The hymn is a meditation on Matthew 25: 31-46, the parable of the great judgment, focusing on verses 34-36: “Then the King will say to those on his right, ‘Come, you who are blessed by my Father; take your inheritance, the kingdom prepared for you since the creation of the world. For I was hungry and you gave me something to eat, I was thirsty and you gave me something to drink, I was a stranger and you invited me in, I needed clothes and you clothed me, I was sick and you looked after me, I was in prison and you came to visit me’” (NIV).

The United Methodist Hymnal editor Carlton Young notes: “The central teaching (of the hymn) is the classic liberation motif that God in Christ is seen and experienced in the plight of the rejected of society: the homeless, the poor, and the parentless. In life’s journey, we are closer to God when we love them and share from our abundance of food, clothing, and shelter. Those who choose the alternative—greed, hate, and war—will ‘go away into eternal punishment’” (Matthew 25:46a).

CUANDO EL POBRE (UMH #434)

When the poor ones who have nothing share with strangers,

When the thirsty water give unto us all,

When the crippled in their weakness strengthen others,

[Refrain]

Then we know that God still goes that road with us,

Then we know that God still goes that road with us.
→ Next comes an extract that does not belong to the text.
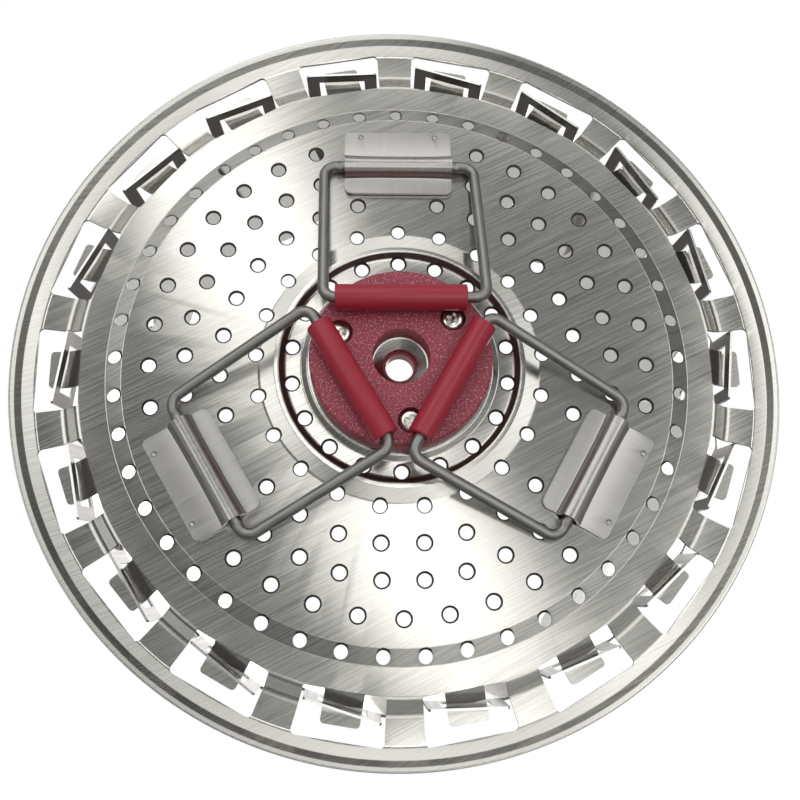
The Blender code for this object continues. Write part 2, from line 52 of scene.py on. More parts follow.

When at last all those who suffer find their comfort,

When they hope though even hope seems hopelessness,

When we love though hate at times seems all around us,

[Refrain]

Then we know that God still goes that road with us,

Then we know that God still goes that road with us.

When our joy fills up our cup to overflowing,

When our lips can speak no words other than true,

When we know that love for simple things is better,

[Refrain]

Then we know that God still goes that road with us,

Then we know that God still goes that road with us.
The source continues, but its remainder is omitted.